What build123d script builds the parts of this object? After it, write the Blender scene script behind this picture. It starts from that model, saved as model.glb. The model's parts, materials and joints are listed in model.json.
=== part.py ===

* * *

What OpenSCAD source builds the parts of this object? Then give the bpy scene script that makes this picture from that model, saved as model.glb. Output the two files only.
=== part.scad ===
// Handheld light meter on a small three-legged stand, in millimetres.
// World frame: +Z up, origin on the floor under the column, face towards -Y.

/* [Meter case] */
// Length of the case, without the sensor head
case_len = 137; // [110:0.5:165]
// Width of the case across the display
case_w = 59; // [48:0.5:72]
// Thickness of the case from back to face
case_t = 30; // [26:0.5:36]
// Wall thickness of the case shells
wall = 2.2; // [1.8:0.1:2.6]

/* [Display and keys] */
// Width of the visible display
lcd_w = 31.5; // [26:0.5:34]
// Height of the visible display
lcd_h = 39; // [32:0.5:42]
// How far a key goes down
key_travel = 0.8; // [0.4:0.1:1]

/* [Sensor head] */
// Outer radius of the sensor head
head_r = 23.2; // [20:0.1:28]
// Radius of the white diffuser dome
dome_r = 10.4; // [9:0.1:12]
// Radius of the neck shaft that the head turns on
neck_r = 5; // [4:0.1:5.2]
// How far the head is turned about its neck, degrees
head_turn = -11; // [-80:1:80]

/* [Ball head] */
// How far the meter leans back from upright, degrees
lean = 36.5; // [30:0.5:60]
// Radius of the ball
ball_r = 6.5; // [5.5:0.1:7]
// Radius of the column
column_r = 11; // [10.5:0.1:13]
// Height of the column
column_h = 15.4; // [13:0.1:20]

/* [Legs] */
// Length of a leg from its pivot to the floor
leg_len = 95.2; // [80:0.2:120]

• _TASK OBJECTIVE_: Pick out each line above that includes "saved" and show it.

• _RESPONSE TO THE TASK_:
What build123d script builds the parts of this object? After it, write the Blender scene script behind this picture. It starts from that model, saved as model.glb. The model's parts, materials and joints are listed in model.json.
What OpenSCAD source builds the parts of this object? Then give the bpy scene script that makes this picture from that model, saved as model.glb. Output the two files only.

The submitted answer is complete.